Zora Neale Hurston was an enigmatic artist and folklorist who wrote stories, novels, plays, anthropological folklore, and an autobiography. When compelled, or perhaps when necessary, Hurston would often embellish stories about her own life and experiences, never at a loss to improve on the ordinary. In the decades after her death in 1960, her spirit of creative independence, mixed with serious scholarship and a powerful personal writing style, made Hurston the perfect muse for a generation of artists and cultural workers looking for the signpost of change and a beacon of hope in the dawn of the Civil Rights Movement. She expressed her own passions for the creative spirit when she wrote, "Anyway, the force from somewhere in Space which commands you to write in the first place, gives you no choice. You take up the pen when you are told, and write what is commanded. There is no agony like bearing an untold story inside you." The artists and organizations that came together to produce this project wanted to illuminate the untold story of Eatonville, while carrying the torch of Hurston's legacy as their inspiration.

In the ensuing years since Hurston's time in Eatonville, the landscape of Central Florida has become fertile ground for the creative capital of America's tourist industry radiating out from Orlando a few miles away, increasing the pressure on Eatonville to retain its unique historical place and character. In 1987, a group of concerned citizens led by N.Y. Nathiri formed the Association to Preserve the Eatonville Community, Inc. (P.E.C.), which was successful in having Eatonville listed on the National Register of Historic Places in 1998. These efforts also led to the founding of the Zora Neale Hurston National Museum of Fine Arts in 1990.
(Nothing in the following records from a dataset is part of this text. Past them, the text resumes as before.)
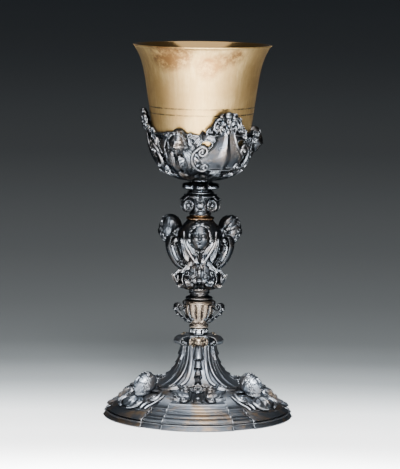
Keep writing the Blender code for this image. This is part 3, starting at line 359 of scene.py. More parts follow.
def shell(run, base, radius, spread, ribs, rise, lean=0.0, lift=0.0, drop=0.0, turn=0.0):
    """A ribbed fan with a ruffled edge, opening upwards from its base."""

    def spot(u, v):
        angle = spread * (2.0 * u - 1.0)
        rib = 0.5 + 0.5 * math.cos(math.tau * ribs * (u - 0.5))
        reach = radius * (SHELL_HUB + (1.0 - SHELL_HUB) * v) * (1.0 + 0.07 * rib * v)
        reach *= 1.0 - drop * abs(angle / spread) ** 2
        out = lift + rise * (0.25 + 0.75 * rib) * math.sin(math.pi * (0.12 + 0.70 * v)) + lean * v * v
        out += 0.4 * rise * math.sin(math.pi * 4.0 * v) * v
        return base[0] + reach * math.sin(angle + turn), base[1] + reach * math.cos(angle + turn), out

    return relief(run, ribs * 6, 14, spot, LEAF_SHEET)


def shared(table, share):
    """Reads a smooth value from evenly spaced ones."""
    spot = min(max(share, 0.0), 1.0) * (len(table) - 1)
    index = min(int(spot), len(table) - 2)
    part = spot - index
    part = part * part * (3.0 - 2.0 * part)
    return table[index] + (table[index + 1] - table[index]) * part


# Cherub heads: a calm child's face of ordinary proportions, in head widths

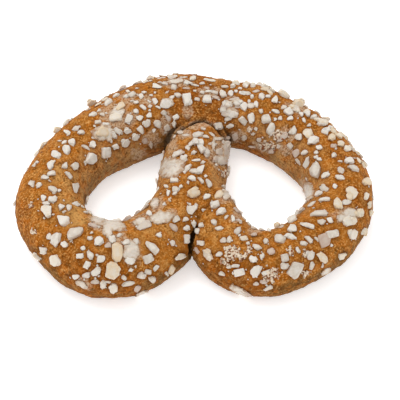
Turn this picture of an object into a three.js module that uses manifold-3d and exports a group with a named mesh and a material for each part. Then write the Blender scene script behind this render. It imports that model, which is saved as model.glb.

Carrie Mae Weems was invited to exhibit her work at the museum in 1999. At that time, conversations between Weems and Nathiri led to serious discussions concerning the formation of this project. All of the artists selected to work on Embracing Eatonville have also participated in Light Work's Artist-in-Residence program, bringing the project's partnership full circle from Eatonville to Syracuse. The collaboration, sparked by Weems' inquiries, began in earnest in 2001 with the idea to give artists the opportunity to look at Eatonville in order to draw attention to its character, its citizens, and its place in history.

Photographic surveys were so popular in the 1970s that the National Endowment for the Arts created a funding category devoted to sponsoring these efforts. Several significant projects were supported during this time, but changes at the NEA and in the public's support of the arts eliminated the funding category of photographic surveys, leaving support of future projects to other sources which practically eliminated them altogether.

Artists always work whether there is support of their work or not. Embracing the importance of a project about Eatonville, these artists, led by Weems, set out to do what the government no longer felt was relevant.

While there are aspects of Embracing Eatonville that link it to the tradition of photographic surveys, the artists have worked to look at Eatonville as a starting point and springboard to extend Hurston's vision for the celebration, accomplishment, and preservation of African-American art and culture. We honor many things with this project: the enigmatic and creative character of Zora Neale Hurston, the importance of history celebrated by the successful efforts of the Association to Preserve the Eatonville Community, and the muse that Zora Neale Hurston is for artists more than forty years after her death, where her sense of the importance of place became a destination, a state of mind, a call to independence, and a cradle where community ideals and shared experience provide inspiration and sometimes, daily bread.